Vary the number of hours worked through flexible work schedules or overtime
What is level strategy?
Demand changes are absorbed by fluctuating inventory levels, order backlogs, and lost sales
What are the relevant costs?
- basic production costs
- changes in production rate
- inventory holding costs
- back order costs
What is yield management?
variable pricing strategy based on anticipating and influencing customer behavior. Example airlines
When can you use yield managment?
- fixed costs are high and variable costs are low
- inventory is perishable
- product can be sold in advance
- demand is highly variable
- demand can be segmented by customer.
What is dependant demand?
the demand for a product or service caused by the demand for other products or services
What is independent demand?
the demand for a product or service that cannot be derived directly from that of other products
What are the types of forecasting?
- Causal relationships (e.g. regression)
- Time series analysis (e.g. moving averages)
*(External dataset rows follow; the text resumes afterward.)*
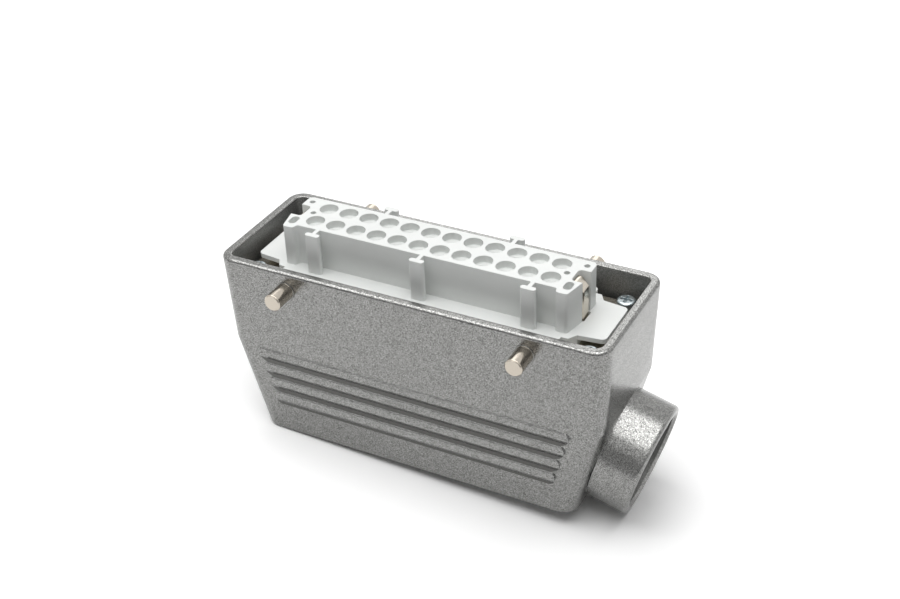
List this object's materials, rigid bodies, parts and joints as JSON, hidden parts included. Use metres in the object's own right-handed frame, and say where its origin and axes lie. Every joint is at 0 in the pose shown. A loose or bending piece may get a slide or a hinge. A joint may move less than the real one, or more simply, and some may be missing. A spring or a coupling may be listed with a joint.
{
  "type": "rectangular connector hood with socket insert",
  "caption": "Cast rectangular hood with side cable entry, locking pegs and grip ribs, holding a plastic insert with two rows of sockets and earth blades for a multi-way power connection.",
  "frame": {"origin": "centre of the rim face, where the hood meets the mating housing", "axes": "+Z out of the mouth, towards the mating part; +X along the hood towards the cable entry; -Y the long face with three key ribs behind it"},
  "size_m": [0.1311, 0.0574, 0.0715],
  "materials": {
    "hood_paint": "hammertone grey over die-cast aluminium",
    "peg_nickel": "nickel-plated steel, turned",
    "insert_plastic": "light grey moulding, satin",
    "contact_metal": "silver-plated copper alloy",
    "bracket_nickel": "nickel-plated sheet",
    "screw_steel": "plated steel",
    "screw_zinc": "blue zinc-plated steel"
  },
  "bodies": {
    "root": {"hood": "hood_paint", "locking_peg_front_left": "peg_nickel", "locking_peg_front_right": "peg_nickel", "locking_peg_back_left": "peg_nickel", "locking_peg_back_right": "peg_nickel", "insert_body": "insert_plastic", "contact_01": "contact_metal", "contact_02": "contact_metal", "contact_03": "contact_metal", "contact_04": "contact_metal", "contact_05": "contact_metal", "contact_06": "contact_metal", "contact_07": "contact_metal", "contact_08": "contact_metal", "contact_09": "contact_metal", "contact_10": "contact_metal", "contact_11": "contact_metal", "contact_12": "contact_metal", "contact_13": "contact_metal", "contact_14": "contact_metal", "contact_15": "contact_metal", "contact_16": "contact_metal", "contact_17": "contact_metal", "contact_18": "contact_metal", "contact_19": "contact_metal", "contact_20": "contact_metal", "contact_21": "contact_metal", "contact_22": "contact_metal", "contact_23": "contact_metal", "contact_24": "contact_metal", "terminal_screws": "screw_steel", "earth_bracket_left": "bracket_nickel", "earth_bracket_right": "bracket_nickel", "earth_washer_left": "screw_steel", "earth_washer_right": "screw_steel", "earth_screw_left": "screw_steel", "earth_screw_right": "screw_steel", "fixing_screw_1": "screw_zinc", "fixing_screw_2": "screw_zinc", "fixing_screw_3": "screw_zinc", "fixing_screw_4": "screw_zinc"}
  },
  "joints": []
}
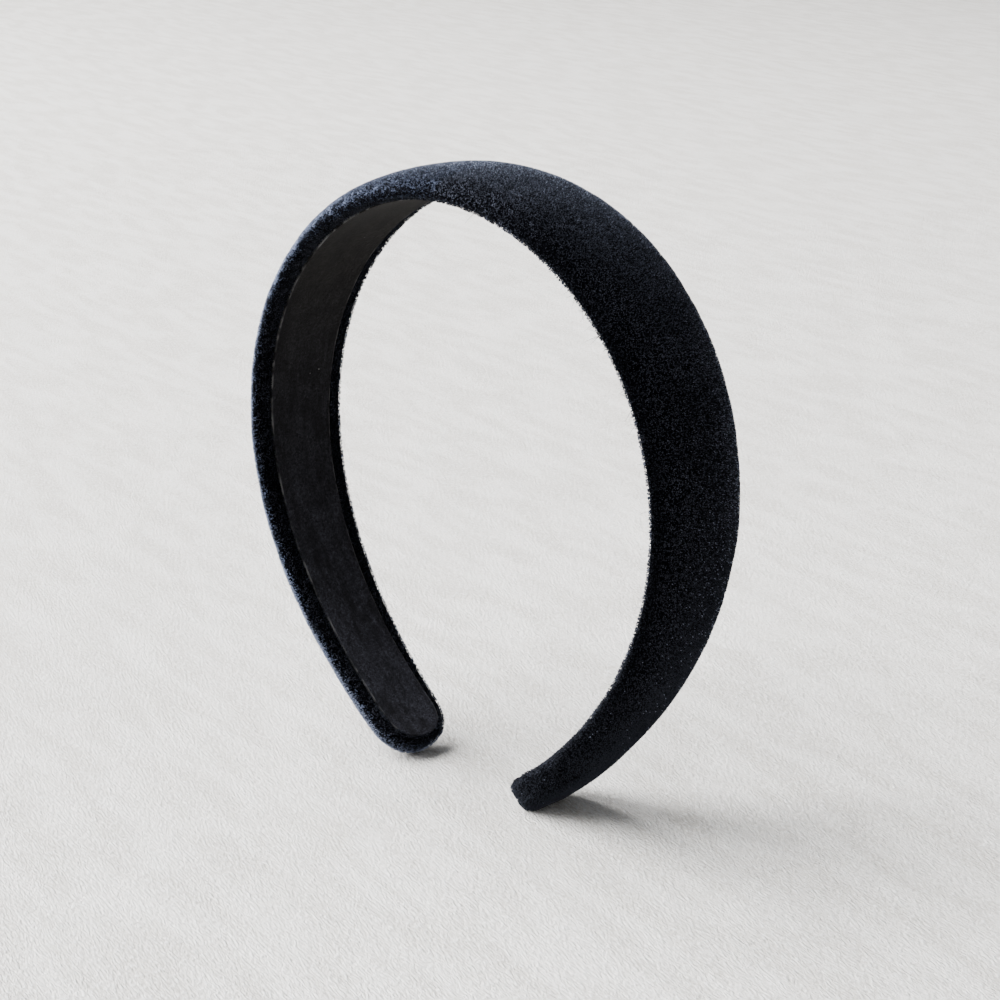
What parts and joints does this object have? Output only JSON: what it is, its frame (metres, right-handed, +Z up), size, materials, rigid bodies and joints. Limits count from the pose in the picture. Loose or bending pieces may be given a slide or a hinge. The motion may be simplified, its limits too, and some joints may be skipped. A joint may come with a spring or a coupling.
{
  "type": "headband",
  "caption": "Padded hard headband: springy arched hoop, wide at the crown and tapering to round tips, covered in pile fabric with a suede lining.",
  "frame": {"origin": "on the surface that the two tips stand on, midway between them and midway across the band", "axes": "+X from one leg to the other, ear to ear; +Y across the band, front to back; +Z up through the crown"},
  "size_m": [0.14, 0.0324, 0.1501],
  "materials": {
    "velvet": "short black pile with a blue-grey sheen",
    "suede": "matt charcoal microfibre suede",
    "sponge": "open-cell sponge",
    "hoop_plastic": "moulded, satin",
    "adhesive_tape": "thin adhesive film",
    "glue": "cured contact glue"
  },
  "bodies": {
    "root": {"core_band": "hoop_plastic", "pad_tape": "adhesive_tape", "foam_pad": "sponge", "hem_glue": "glue", "velvet_cover": "velvet", "lining_glue": "glue", "lining_strip": "suede"}
  },
  "joints": []
}
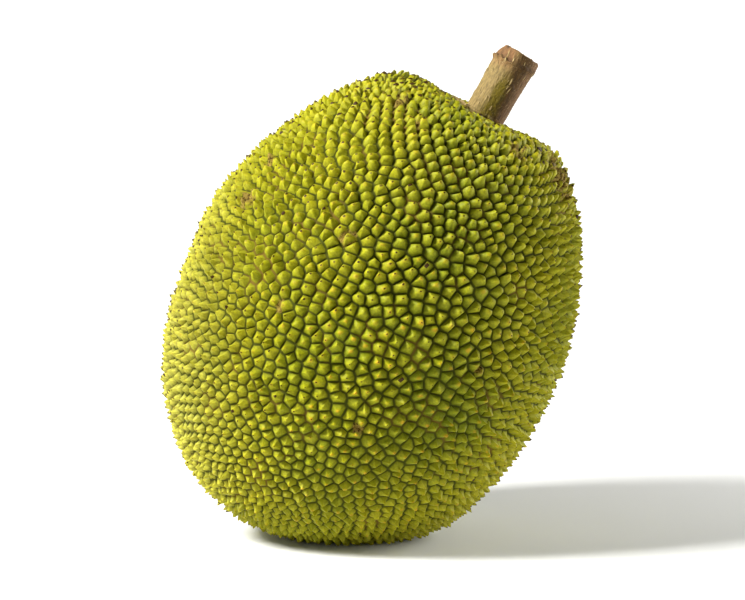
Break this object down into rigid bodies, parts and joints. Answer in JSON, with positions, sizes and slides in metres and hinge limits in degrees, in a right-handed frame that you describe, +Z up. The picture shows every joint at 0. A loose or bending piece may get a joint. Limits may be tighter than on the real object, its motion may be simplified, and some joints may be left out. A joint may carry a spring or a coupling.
{
  "type": "jackfruit",
  "caption": "Whole ripening jackfruit with a blunt-spined green rind and a short cut stalk, resting at a lean on a small flat spot.",
  "frame": {"origin": "centre of the small flat spot that the fruit rests on", "axes": "+Z up, and +X towards the side that the stalk leans to"},
  "size_m": [0.278, 0.2567, 0.3227],
  "materials": {
    "spiny_rind": "satin",
    "woody_stalk": "rough, fibrous bark"
  },
  "bodies": {
    "root": {"fruit": "spiny_rind", "stalk": "woody_stalk"}
  },
  "joints": []
}
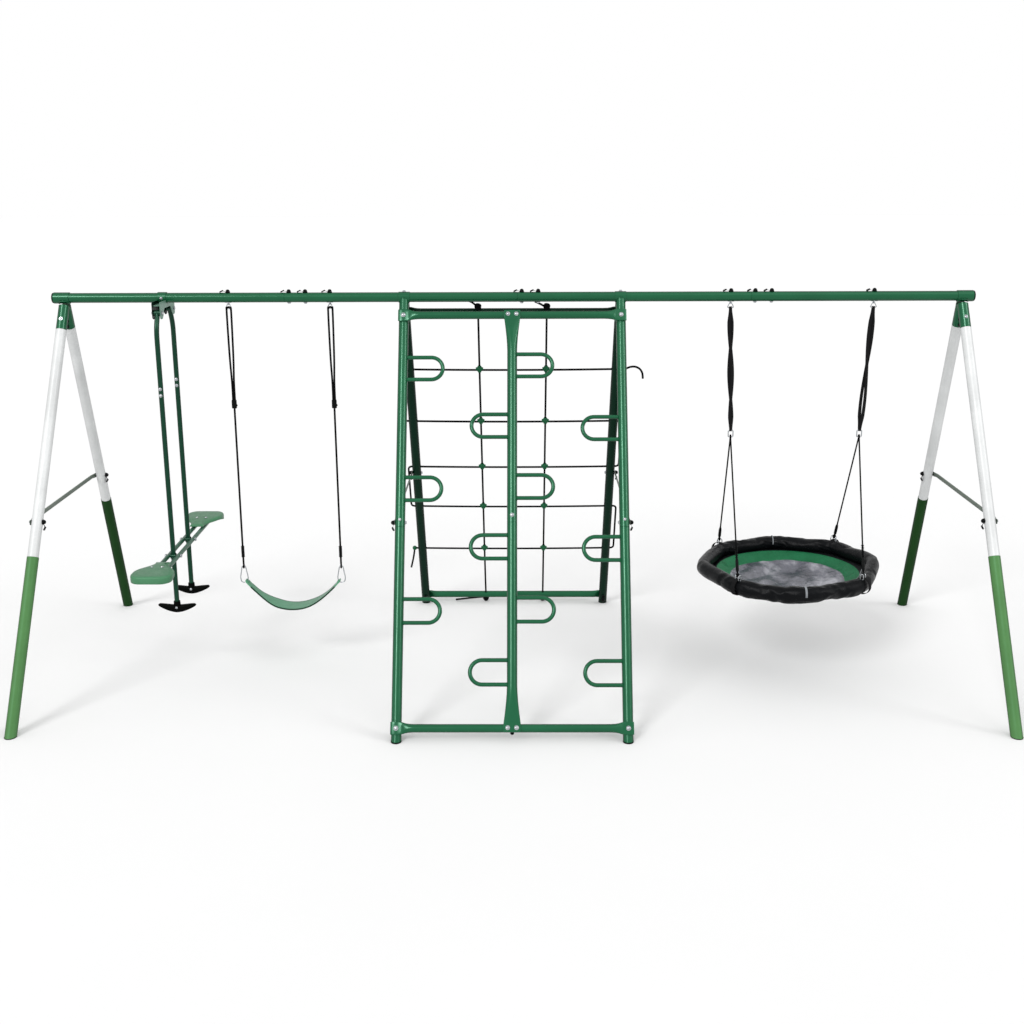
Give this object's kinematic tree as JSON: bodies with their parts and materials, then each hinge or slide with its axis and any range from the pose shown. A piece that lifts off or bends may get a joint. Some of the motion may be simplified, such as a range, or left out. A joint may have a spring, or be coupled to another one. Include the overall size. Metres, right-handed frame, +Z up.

- Qualitative (e.g. focus groups)
- Simulation (e.g. climate models)
What are the components of demand?
- Average demand for a period of time
- Trend
- Seasonal element
- Cyclical elements
- Random variation
- Autocorrelation
What are the types of trends?
- linear
- s curve
- asymptotic
- exponential
What are the inventory costs?
- Holding (or carrying) costs
- Setup (or production change) costs
- Ordering costs
- Shortage costs
What is the purpose of inventory?
- To maintain the independence of operations
- To meet variation in product demand
- To allow flexibility in production scheduling
- To provide a safeguard for variation in raw material delivery time
- To take advantage of economic purchase-order size
What is single-period inventory model?
One time purchasing decision where after the time has passed the inventory has no value. (Example: vendor selling t-shirts at a football game)
Seeks to balance the costs of inventory overstock and under stock
What is fixed order quantity model?
An inventory management system in which replenishment stock is ordered when the stock reaches a reorder point
What is fixed time period model?
This is an inventory management system in which inventory is counted and reorder is placed in pre-determined intervals, such as a week or a month.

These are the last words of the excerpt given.